··· PROVIDED MATERIAL ···
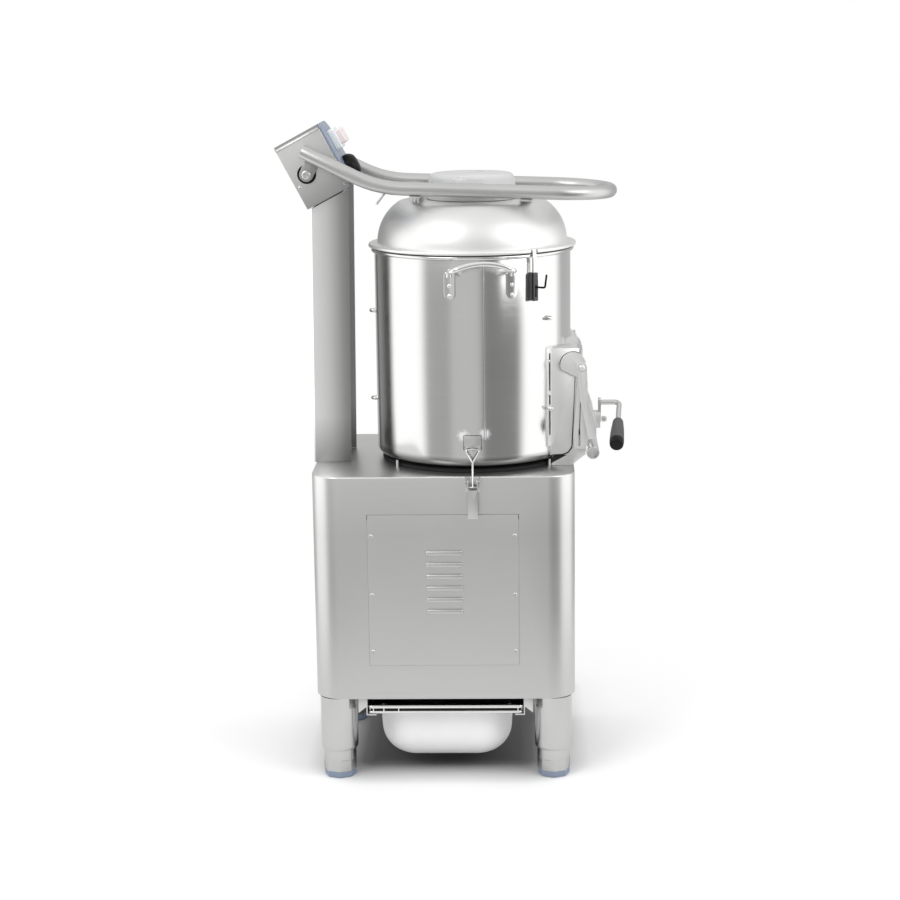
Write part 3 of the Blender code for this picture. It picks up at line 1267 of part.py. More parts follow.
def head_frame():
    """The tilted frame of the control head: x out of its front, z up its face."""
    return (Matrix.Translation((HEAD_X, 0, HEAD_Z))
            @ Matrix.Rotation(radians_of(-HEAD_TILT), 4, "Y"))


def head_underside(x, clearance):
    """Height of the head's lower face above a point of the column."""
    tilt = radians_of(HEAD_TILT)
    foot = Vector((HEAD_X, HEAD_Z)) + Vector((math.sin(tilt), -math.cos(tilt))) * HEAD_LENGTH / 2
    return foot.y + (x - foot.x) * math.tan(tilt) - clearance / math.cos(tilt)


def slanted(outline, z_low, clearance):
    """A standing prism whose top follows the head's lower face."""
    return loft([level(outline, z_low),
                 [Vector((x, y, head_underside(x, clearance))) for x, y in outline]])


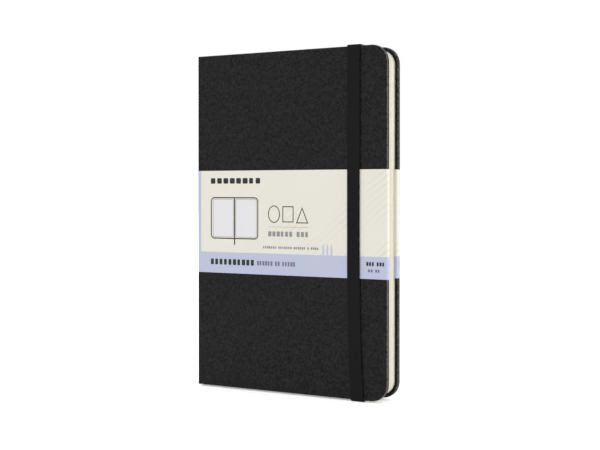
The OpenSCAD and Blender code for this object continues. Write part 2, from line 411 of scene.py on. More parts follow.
···
▶ [REQUIRED TASK] Quote each line of the data above exactly as written.

▶ [EXERCISE ANSWER]
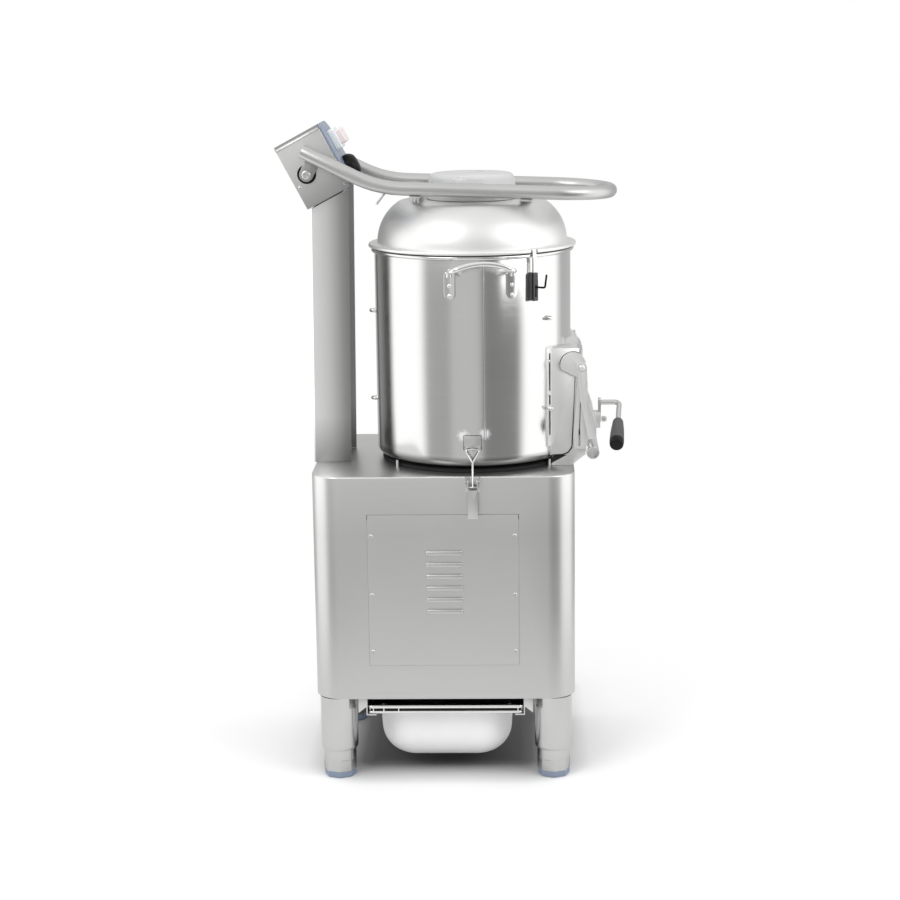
Write part 3 of the Blender code for this picture. It picks up at line 1267 of part.py. More parts follow.
def head_frame():
    """The tilted frame of the control head: x out of its front, z up its face."""
    return (Matrix.Translation((HEAD_X, 0, HEAD_Z))
            @ Matrix.Rotation(radians_of(-HEAD_TILT), 4, "Y"))


def head_underside(x, clearance):
    """Height of the head's lower face above a point of the column."""
    tilt = radians_of(HEAD_TILT)
    foot = Vector((HEAD_X, HEAD_Z)) + Vector((math.sin(tilt), -math.cos(tilt))) * HEAD_LENGTH / 2
    return foot.y + (x - foot.x) * math.tan(tilt) - clearance / math.cos(tilt)


def slanted(outline, z_low, clearance):
    """A standing prism whose top follows the head's lower face."""
    return loft([level(outline, z_low),
                 [Vector((x, y, head_underside(x, clearance))) for x, y in outline]])


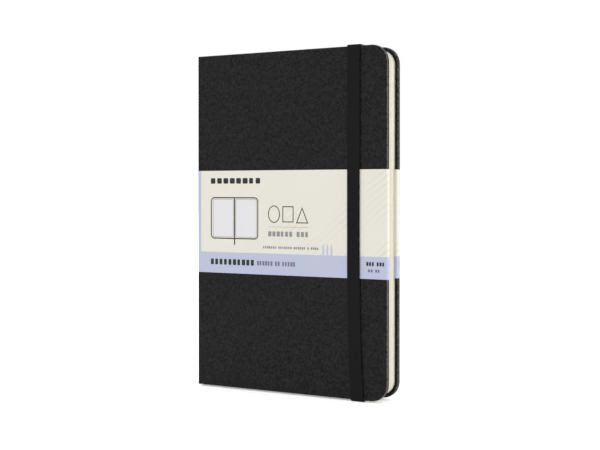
The OpenSCAD and Blender code for this object continues. Write part 2, from line 411 of scene.py on. More parts follow.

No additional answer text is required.